Sears Holdings (NASDAQ:SHLD) can't be displeased at the struggles facing Mattress Firm, the bedding subsidiary of financially troubled Steinhoff that recently announced it was closing 200 stores.
Because Sears is trying to engineer its own turnaround by opening small-format stores dedicated solely to appliances and mattresses, news that a rival is shutting down potentially competitive outlets has to be seen as good news.
A nightmare scenario
Sears needs something to help its investors get a good night's rest, because its slide into oblivion is quickly gathering steam. And if it turns out the holiday season was really bad at Sears and Kmart stores, that could hasten the exit of suppliers who are already antsy they won't be paid for merchandise they ship.
Sears Holdings also just announced it was closing another 100 stores of its own, which probably won't be the last time we hear the retailer say it's doing so. What makes it worse, the company's plan to open up these dedicated small-format stores is dicey at best.
Even before Steinhoff acquired Mattress Firm in 2016, the bedding market was not doing well. Mattress Firm had tried to achieve economies of scale by rolling the industry up under its big blanket by acquiring the likes of Mattress Giant, Mattress Train, Sleep Experts, Mattress Liquidators, Bed Mart, Back to Bed, and Sleepy's, but it struggled to incorporate them seamlessly into its operations.

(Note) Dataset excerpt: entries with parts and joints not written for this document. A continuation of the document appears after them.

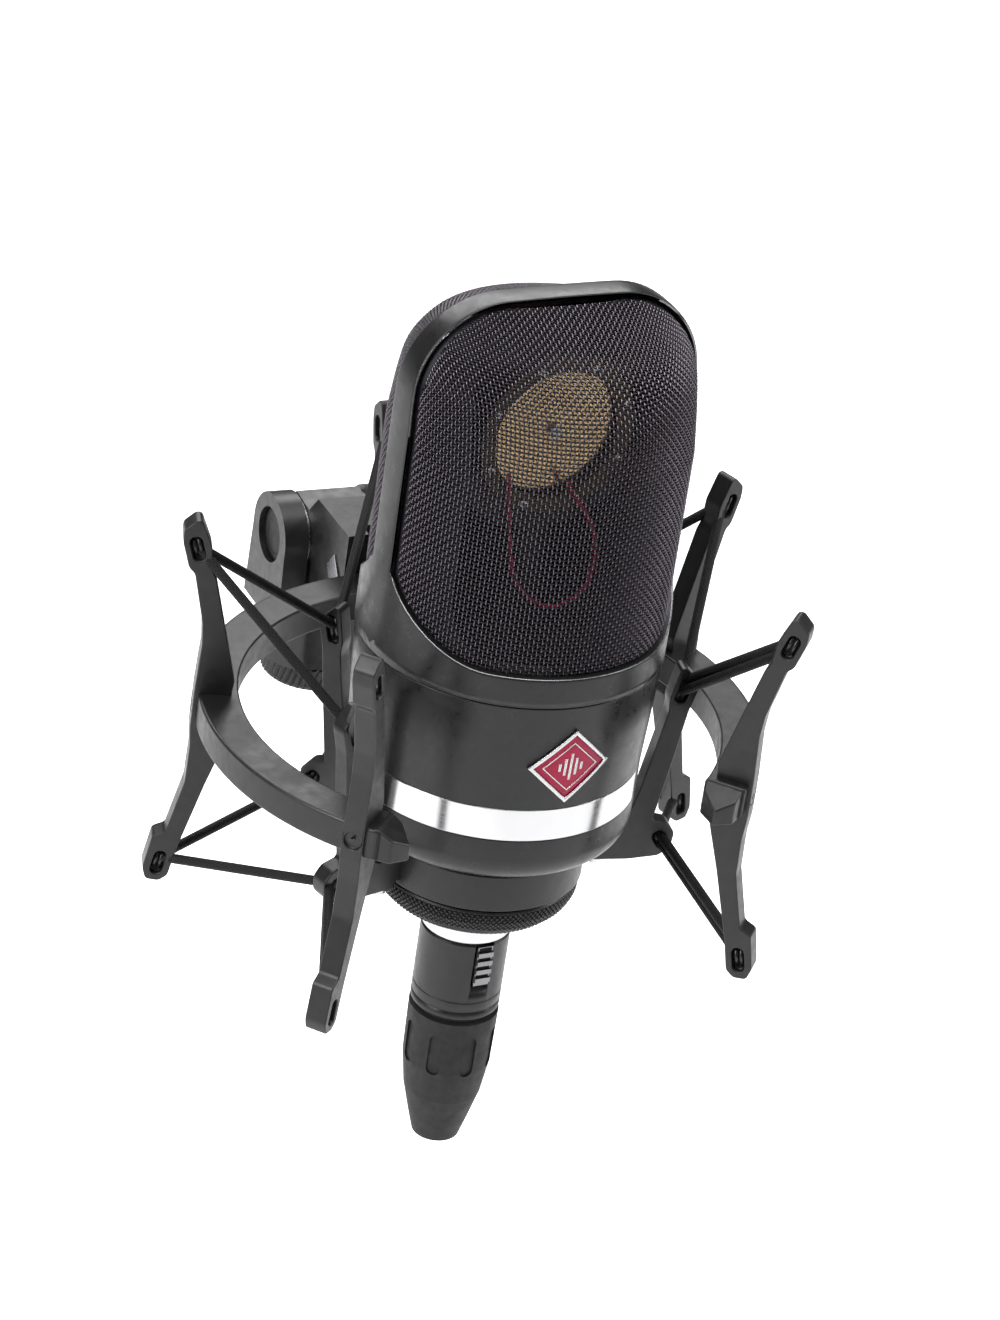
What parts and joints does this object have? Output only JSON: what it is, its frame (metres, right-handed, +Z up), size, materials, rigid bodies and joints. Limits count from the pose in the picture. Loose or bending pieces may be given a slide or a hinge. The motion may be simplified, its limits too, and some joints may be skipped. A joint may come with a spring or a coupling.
{
  "type": "condenser microphone in elastic suspension",
  "caption": "Large-diaphragm side-address condenser microphone held in a cage suspension by elastic cord, with a tilting stand swivel and a plugged-in three-pin connector.",
  "frame": {"origin": "centre of the stand thread's mouth, on the underside of the swivel fork", "axes": "+Z up along the stand, opposite to the way the stand leaves; the microphone's front faces -Y; +X to its left as it faces the singer"},
  "size_m": [0.1274, 0.145, 0.2005],
  "materials": {
    "satin_black": "satin black paint on die-cast metal",
    "ring_black": "satin black paint",
    "mesh": "dark woven wire",
    "bright_band": "polished, circumferentially brushed",
    "chrome": "bright nickel",
    "steel": "plain",
    "gold": "gold-sputtered film",
    "brass": "turned",
    "red_enamel": "glossy red enamel",
    "lead_red": "insulated wire",
    "board_green": "solder mask",
    "component_black": "moulded",
    "plastic_black": "moulded",
    "rubber_black": "soft moulded",
    "elastic_black": "braided cover over rubber core",
    "lens": "diffusing"
  },
  "bodies": {
    "stand_fork": {"swivel_fork": "ring_black", "thread_insert": "brass", "pivot_bolt": "ring_black", "friction_washers": "plastic_black"},
    "lock_ring": {"lock_ring": "ring_black"},
    "tilt_knob": {"tilt_knob": "plastic_black"},
    "suspension": {"swivel_tongue": "ring_black", "tongue_screws": "steel", "outer_ring": "ring_black", "strut_right_front": "ring_black", "strut_right": "ring_black", "strut_rear": "ring_black", "strut_left": "ring_black", "strut_left_front": "ring_black", "strut_screws": "ring_black"},
    "cage": {"cage_ring": "ring_black", "cage_arm_right_front": "ring_black", "cage_arm_right_rear": "ring_black", "cage_arm_left_rear": "ring_black", "cage_arm_left_front": "ring_black", "arm_screws": "steel", "upper_elastic": "elastic_black", "lower_elastic": "elastic_black"},
    "microphone": {"head_frame": "satin_black", "front_grille": "mesh", "rear_grille": "mesh", "capsule_body": "brass", "backplate": "brass", "front_diaphragm": "gold", "rear_diaphragm": "gold", "capsule_clamp_rings": "brass", "capsule_screws": "steel", "capsule_saddle": "plastic_black", "capsule_leads": "lead_red", "capsule_base": "plastic_black", "body_shell": "satin_black", "chrome_band": "bright_band", "bottom_cap": "satin_black", "chassis_rails": "steel", "main_board": "board_green", "board_components": "component_black", "switch_board": "board_green", "badge_frame": "chrome", "badge_enamel": "red_enamel", "nav_bezel": "chrome", "indicator_windows": "lens", "xlr_shell": "chrome", "xlr_insert": "plastic_black", "xlr_pins": "gold"},
    "nav_gimbal": {"nav_gimbal": "steel"},
    "nav_switch": {"nav_switch": "plastic_black"},
    "nut_washer": {"nut_washer": "steel"},
    "clamp_nut": {"clamp_nut": "ring_black"},
    "cable_connector": {"plug_shell": "ring_black", "plug_insert": "plastic_black", "plug_contacts": "gold", "plug_chuck": "plastic_black", "plug_boot": "rubber_black"},
    "connector_latch": {"plug_latch": "chrome"}
  },
  "joints": [
    {"name": "swivel_tilt", "type": "hinge", "parent": "stand_fork", "child": "suspension", "pos_m": [0, 0, 0.029], "axis": [0.9988, -0.0488, 0], "range_deg": [-90, 12]},
    {"name": "tilt_knob_turn", "type": "hinge", "parent": "stand_fork", "child": "tilt_knob", "pos_m": [0, 0, 0.029], "axis": [0.9988, -0.0488, 0], "range_deg": [0, 540]},
    {"name": "lock_ring_turn", "type": "hinge", "parent": "stand_fork", "child": "lock_ring", "pos_m": [0, 0, 0], "axis": [0, 0, 1], "continuous": true},
    {"name": "suspension_bounce", "type": "slide", "parent": "suspension", "child": "cage", "axis": [0, 0, 1], "range_m": [-0.004, 0.004], "stiffness_N_per_m": 1500, "springref_m": 0.004, "deforming": ["upper_elastic", "lower_elastic"]},
    {"name": "microphone_turn", "type": "hinge", "parent": "cage", "child": "microphone", "pos_m": [0, -0.085, 0.05], "axis": [0, 0, 1], "range_deg": [-180, 180]},
    {"name": "nav_up_down", "type": "hinge", "parent": "microphone", "child": "nav_gimbal", "pos_m": [0, -0.061, 0.038], "axis": [1, 0, 0], "range_deg": [-7, 7], "stiffness_Nm_per_rad": 0.02},
    {"name": "nav_left_right", "type": "hinge", "parent": "nav_gimbal", "child": "nav_switch", "pos_m": [0, -0.061, 0.038], "axis": [0, 0, 1], "range_deg": [-7, 7], "stiffness_Nm_per_rad": 0.02},
    {"name": "nut_travel", "type": "slide", "parent": "microphone", "child": "nut_washer", "axis": [0, 0, -1], "range_m": [0, 0.006]},
    {"name": "nut_turn", "type": "hinge", "parent": "nut_washer", "child": "clamp_nut", "pos_m": [0, -0.085, 0], "axis": [0, 0, -1], "range_deg": [0, 1440]},
    {"name": "connector_unplug", "type": "slide", "parent": "microphone", "child": "cable_connector", "axis": [0, 0, -1], "range_m": [0, 0.022]},
    {"name": "latch_press", "type": "slide", "parent": "cable_connector", "child": "connector_latch", "axis": [0, 1, 0], "range_m": [0, 0.0009], "stiffness_N_per_m": 800}
  ],
  "couplings": [
    {"joint": "nut_travel", "follows": "nut_turn", "m_per_rad": 0.00023873}
  ]
}
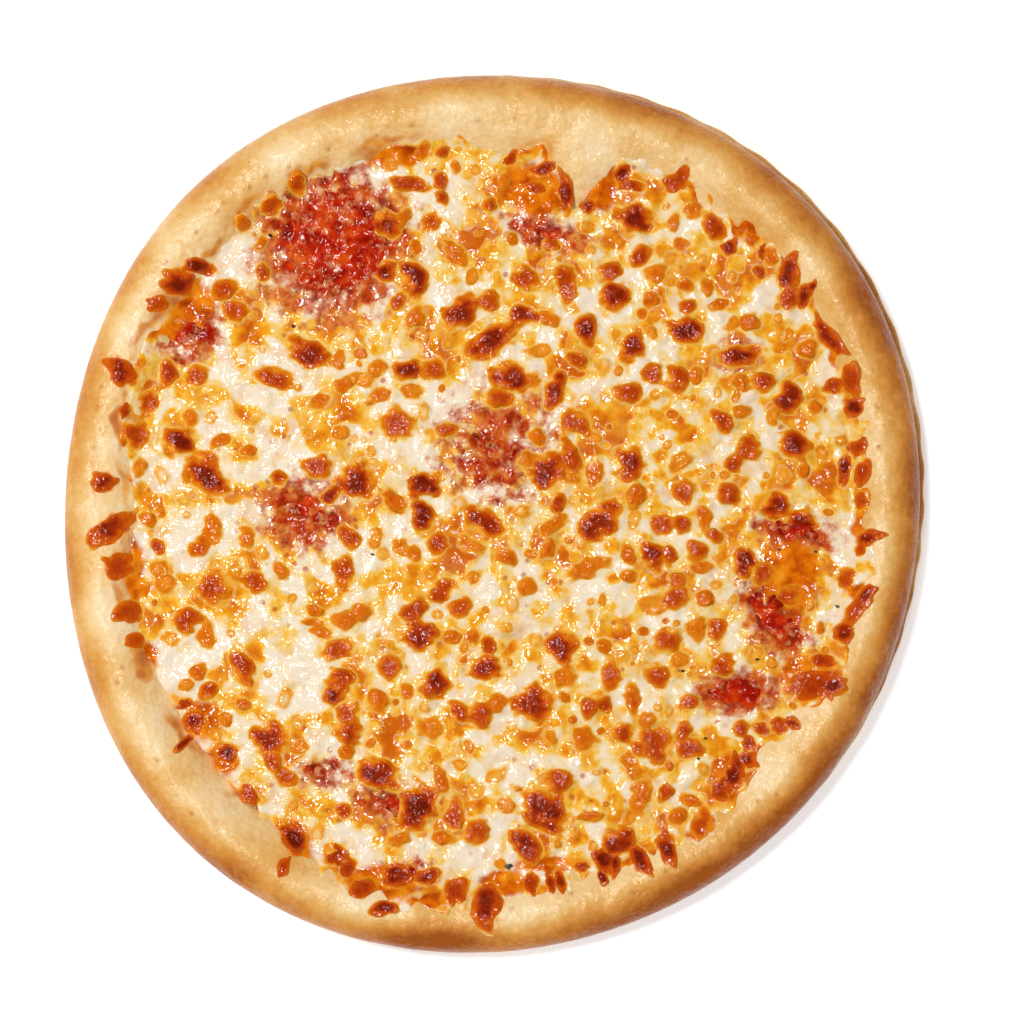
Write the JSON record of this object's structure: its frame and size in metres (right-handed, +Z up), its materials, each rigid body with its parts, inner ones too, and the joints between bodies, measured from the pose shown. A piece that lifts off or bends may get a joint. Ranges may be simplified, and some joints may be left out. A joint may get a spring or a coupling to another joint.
{
  "type": "margherita pizza",
  "caption": "Whole uncut round pizza lying flat: a risen, unevenly baked rim round tomato sauce and melted cheese with browned blisters.",
  "frame": {"origin": "on the surface that the pizza lies on, under the middle of its outline", "axes": "+Z up, away from the surface; +X to the right of the picture and +Y to its top, as the pizza is seen from above"},
  "size_m": [0.3013, 0.3075, 0.0201],
  "materials": {
    "baked_dough": "baked wheat dough, pale cream on the ridge and golden tan on the outer flank, soft oily sheen",
    "tomato_sauce": "cooked crushed tomato, wet and deep red",
    "melted_cheese": "melted cheese, cream to golden yellow, oily gloss, red-brown blisters"
  },
  "bodies": {
    "root": {"crust": "baked_dough", "sauce": "tomato_sauce", "cheese": "melted_cheese"}
  },
  "joints": []
}
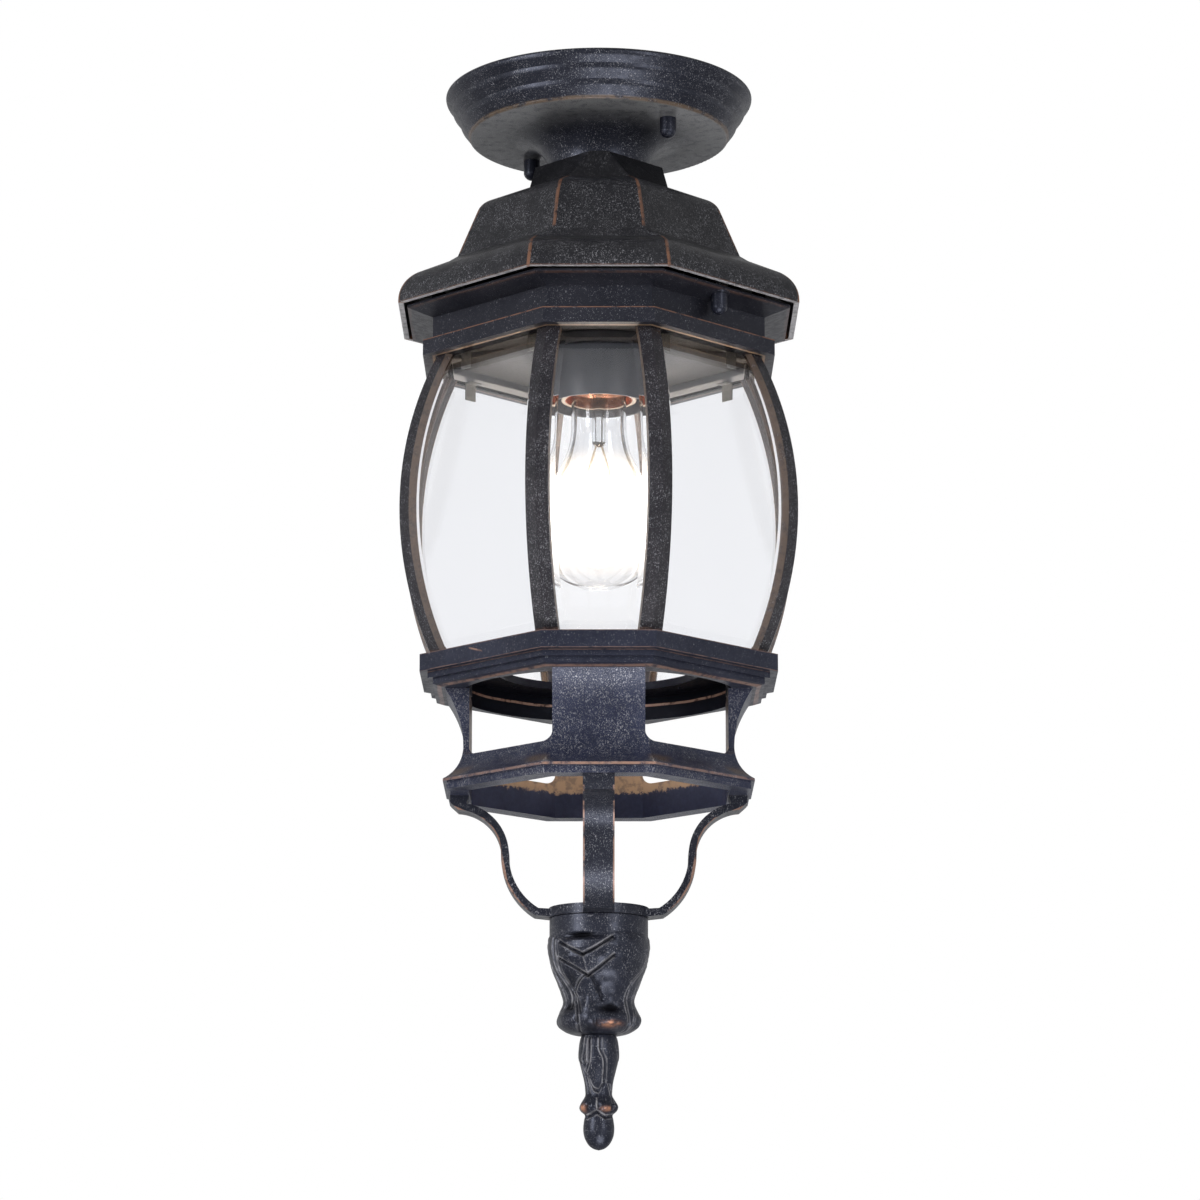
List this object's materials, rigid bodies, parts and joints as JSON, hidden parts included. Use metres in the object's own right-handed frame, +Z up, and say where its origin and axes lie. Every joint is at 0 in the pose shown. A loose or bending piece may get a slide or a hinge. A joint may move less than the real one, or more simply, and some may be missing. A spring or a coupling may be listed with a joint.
{
  "type": "porch ceiling lantern",
  "caption": "Octagonal outdoor ceiling lantern with curved bevelled panes, round canopy, open baskets, leaf cup and finial.",
  "frame": {"origin": "on the lantern's vertical axis at the ceiling, midway between the ceiling bar's two screw slots", "axes": "+Z up into the ceiling, +X to the right and -Y towards the viewer, both through narrow faces of the octagon"},
  "size_m": [0.2032, 0.2032, 0.5447],
  "materials": {
    "dark_coat": "satin",
    "pan_grey": "satin",
    "cup_slate": "satin",
    "zinc_steel": "satin",
    "green_steel": "satin",
    "bright_clip": "polished",
    "copper_shell": "polished",
    "bright_base": "satin",
    "tungsten": "satin",
    "porcelain": "glossy",
    "black_glass": "glossy",
    "clear_glass": "polished",
    "pane_glass": "polished",
    "black_insulation": "matte",
    "white_insulation": "matte",
    "green_insulation": "matte",
    "connector_plastic": "matte"
  },
  "bodies": {
    "fixture": {"ceiling_bar": "zinc_steel", "fixture_bar": "zinc_steel", "swivel_rivet": "zinc_steel", "ground_screw": "green_steel", "canopy": "dark_coat", "canopy_studs": "zinc_steel", "stud_lock_nuts": "zinc_steel", "canopy_cap_nuts": "dark_coat", "threaded_nipple": "zinc_steel", "nipple_nuts": "zinc_steel", "nipple_washers": "zinc_steel", "roof": "dark_coat", "roof_studs": "zinc_steel", "socket_pan": "pan_grey", "pan_screws": "zinc_steel", "socket_screws": "zinc_steel", "socket_cup": "cup_slate", "socket_body": "porcelain", "screw_shell": "copper_shell", "centre_contact": "copper_shell", "line_lead": "black_insulation", "neutral_lead": "white_insulation", "ground_lead": "green_insulation", "wire_connectors": "connector_plastic"},
    "bulb": {"bulb_glass": "clear_glass", "bulb_screw_base": "bright_base", "base_insulator": "black_glass", "base_contact": "bright_base", "glass_stem": "clear_glass", "lead_wires": "zinc_steel", "filament": "tungsten"},
    "cage": {"upper_ring": "dark_coat", "rib_1": "dark_coat", "rib_2": "dark_coat", "rib_3": "dark_coat", "rib_4": "dark_coat", "rib_5": "dark_coat", "rib_6": "dark_coat", "rib_7": "dark_coat", "rib_8": "dark_coat", "pane_front": "pane_glass", "pane_front_right": "pane_glass", "pane_right": "pane_glass", "pane_back_right": "pane_glass", "pane_back": "pane_glass", "pane_back_left": "pane_glass", "pane_left": "pane_glass", "pane_front_left": "pane_glass", "glass_clips": "bright_clip", "lower_ring": "dark_coat", "upper_basket": "dark_coat", "basket_screws": "zinc_steel", "lower_basket": "dark_coat", "arm_pins": "zinc_steel", "tail_rod": "zinc_steel", "tail_nut": "zinc_steel", "leaf_cup": "dark_coat", "finial": "dark_coat"},
    "right_nut": {"roof_cap_nut_right": "dark_coat"},
    "left_nut": {"roof_cap_nut_left": "dark_coat"}
  },
  "joints": [
    {"name": "bulb_unscrew", "type": "slide", "parent": "fixture", "child": "bulb", "axis": [0, 0, -1], "range_m": [0, 0.024]},
    {"name": "cage_drop", "type": "slide", "parent": "fixture", "child": "cage", "axis": [0, 0, -1], "range_m": [0, 0.15]},
    {"name": "right_nut_unscrew", "type": "slide", "parent": "cage", "child": "right_nut", "axis": [0, 0, -1], "range_m": [0, 0.0038]},
    {"name": "left_nut_unscrew", "type": "slide", "parent": "cage", "child": "left_nut", "axis": [0, 0, -1], "range_m": [0, 0.0038]}
  ]
}
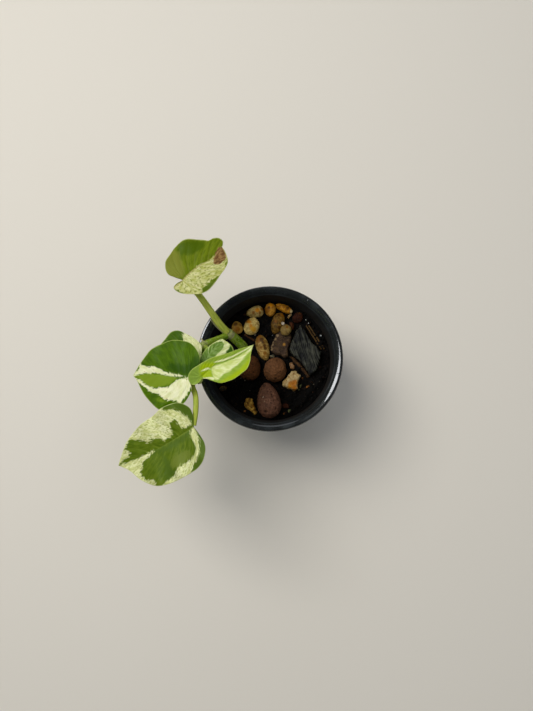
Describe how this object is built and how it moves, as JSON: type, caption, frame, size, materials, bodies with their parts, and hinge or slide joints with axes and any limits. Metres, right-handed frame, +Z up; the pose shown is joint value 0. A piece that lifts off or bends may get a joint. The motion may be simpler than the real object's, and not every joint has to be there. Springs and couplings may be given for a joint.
{
  "type": "potted snow queen pothos",
  "caption": "Young variegated pothos in a small round nursery pot, its shoot leaning over the rim, the mix dressed with clay balls, pebbles and charcoal. A desk or shelf house plant.",
  "frame": {"origin": "centre of the pot's underside", "axes": "+Z up along the pot's axis; +X and +Y lie in the plane of the underside, and the shoot leaves the rim towards -X"},
  "size_m": [0.1369, 0.1449, 0.1268],
  "materials": {
    "pot_plastic": "black injection-moulded polypropylene, satin on the lip, dull inside",
    "potting_mix": "moist dark mix of composted bark and fibre",
    "stem_green": "green waxy stem with pale flecks",
    "leaf_variegated": "waxy leaf, green marbled with cream",
    "pebble": "dull river pebble, tan to cream with iron stains",
    "clay_ball": "fired expanded clay, dull brown with fine pores",
    "charcoal": "horticultural charcoal with wood grain",
    "quartz": "milky quartz with an orange stain",
    "bark": "dark red-brown pine bark",
    "straw": "dry plant fibre"
  },
  "bodies": {
    "root": {"pot": "pot_plastic", "potting_mix": "potting_mix", "vine": "stem_green", "leaf_upper": "leaf_variegated", "leaf_under": "leaf_variegated", "leaf_broad": "leaf_variegated", "leaf_young": "leaf_variegated", "leaf_small": "leaf_variegated", "leaf_lower": "leaf_variegated", "pebble_under_stem": "pebble", "pebble_cream": "pebble", "pebble_grey": "pebble", "pebble_orange": "pebble", "pebble_long": "pebble", "pebble_streaked": "pebble", "pebble_round": "pebble", "pebble_stained": "pebble", "rough_stone": "pebble", "clay_ball_left": "clay_ball", "clay_ball_right": "clay_ball", "clay_ball_large": "clay_ball", "charcoal": "charcoal", "quartz_chip": "quartz", "quartz_grain": "quartz", "perlite_grain": "quartz", "pale_grain": "quartz", "pink_chip": "pebble", "tan_chip": "pebble", "grey_chip": "pebble", "bark_chip_back": "bark", "bark_chip_side": "bark", "bark_chip_front": "bark", "bark_sliver": "bark", "straw_inner": "straw", "straw_outer": "straw", "twig": "bark"}
  },
  "joints": []
}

Steinhoff, which has been referred to as the "Ikea of Africa," then made a play for Mattress Firm, acquiring it in a $3.8 billion deal. It didn't take long before the wheels came off, and Steinhoff was plunged into crisis.
Tossing and turning
Last month, Steinhoff's CEO abruptly resigned amid an accounting scandal, and the company tried to reassure its lenders by telling them that although it had "limited visibility" into the cash flows of many of its subsidiaries, it was certain Mattress Firm could turn around its record of falling sales and profit margins.
Steinhoff admitted it had about 300 underperforming stores, but it had closed 90 of them already. Two hundred Mattress Firm locations are set to close in the next year and a half. Mattress Firm and Tempur Sealy had a falling out last year after negotiations between the two fell through and it was announced Sealy mattresses would no longer be sold at Mattress Firm stores.
The industry as a whole is undergoing a shift as more people buy mattresses online. Last year was largely flat for the industry in terms of sales, with units up 0.5% and dollar value rising 1%, and though 2018 is forecast to be better, retailers are still struggling with how to respond to this growing phenomenon. Whereas online sales have previously accounted for no more than 5% of sales, analysts expect that figure will have doubled last year. And it will only grow from there.
No rest for the weary
This makes Sears' getting into the bricks-and-mortar mattress business problematic. It's already acknowledged it has way too many Sears and Kmart stores, and, as noted, it has been closing hundreds of them at a time, but it now wants to compete against established players, including department stores, by opening its own chain.
That's even as online retailers begin partnering with physical store retailers to enhance their own growth prospects. Casper, for example, has a partnership with Target to display its beds in its stores that can then be ordered online, and it recently entered into an agreement with American Airlines to have its bedding products featured in flight as it tries to extend its brand from beds to linens. Similarly, Leesa Sleep has expanded its partnership with Williams-Sonoma by having items available for ordering at Pottery Barn stores as well as at West Elm stores.
One fewer bricks-and-mortar competitor has to be good news for Sears, if only for the fact that misery loves company, but it underscores the difficulties the sector is facing just as Sears wants to become a part of it, which could give investors even more sleepless nights.